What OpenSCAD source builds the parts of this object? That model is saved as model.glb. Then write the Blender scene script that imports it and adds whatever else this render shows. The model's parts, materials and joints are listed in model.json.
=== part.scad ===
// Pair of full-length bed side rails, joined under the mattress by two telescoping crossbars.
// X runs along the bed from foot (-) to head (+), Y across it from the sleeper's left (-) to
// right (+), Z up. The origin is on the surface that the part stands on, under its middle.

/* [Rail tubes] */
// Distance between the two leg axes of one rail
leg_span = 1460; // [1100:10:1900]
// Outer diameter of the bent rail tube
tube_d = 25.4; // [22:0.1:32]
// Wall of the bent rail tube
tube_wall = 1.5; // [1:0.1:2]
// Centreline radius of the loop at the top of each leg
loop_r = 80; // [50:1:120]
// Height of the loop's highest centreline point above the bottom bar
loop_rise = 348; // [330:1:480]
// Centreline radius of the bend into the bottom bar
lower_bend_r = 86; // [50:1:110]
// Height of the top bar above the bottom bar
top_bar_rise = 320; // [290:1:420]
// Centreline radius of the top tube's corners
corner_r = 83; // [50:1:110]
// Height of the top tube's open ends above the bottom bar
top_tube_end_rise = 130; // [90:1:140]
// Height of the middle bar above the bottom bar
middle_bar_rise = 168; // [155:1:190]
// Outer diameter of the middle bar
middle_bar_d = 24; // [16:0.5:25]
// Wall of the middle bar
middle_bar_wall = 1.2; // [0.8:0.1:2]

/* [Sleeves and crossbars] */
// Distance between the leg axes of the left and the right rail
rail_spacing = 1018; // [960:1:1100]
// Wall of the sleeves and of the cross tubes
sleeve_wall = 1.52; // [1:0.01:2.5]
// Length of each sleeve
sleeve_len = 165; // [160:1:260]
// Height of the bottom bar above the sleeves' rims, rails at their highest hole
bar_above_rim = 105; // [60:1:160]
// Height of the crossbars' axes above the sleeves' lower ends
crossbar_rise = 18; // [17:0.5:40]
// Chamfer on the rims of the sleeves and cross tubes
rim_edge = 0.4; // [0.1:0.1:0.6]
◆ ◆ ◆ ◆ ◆
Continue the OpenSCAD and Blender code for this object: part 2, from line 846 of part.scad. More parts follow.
◆ ◆ ◆ ◆ ◆
Nothing but the lines from the line that contains "What OpenSCAD source" through the line that contains "under its middle." should be given again, each exactly as it stands, both ends included.

What OpenSCAD source builds the parts of this object? That model is saved as model.glb. Then write the Blender scene script that imports it and adds whatever else this render shows. The model's parts, materials and joints are listed in model.json.
=== part.scad ===
// Pair of full-length bed side rails, joined under the mattress by two telescoping crossbars.
// X runs along the bed from foot (-) to head (+), Y across it from the sleeper's left (-) to
// right (+), Z up. The origin is on the surface that the part stands on, under its middle.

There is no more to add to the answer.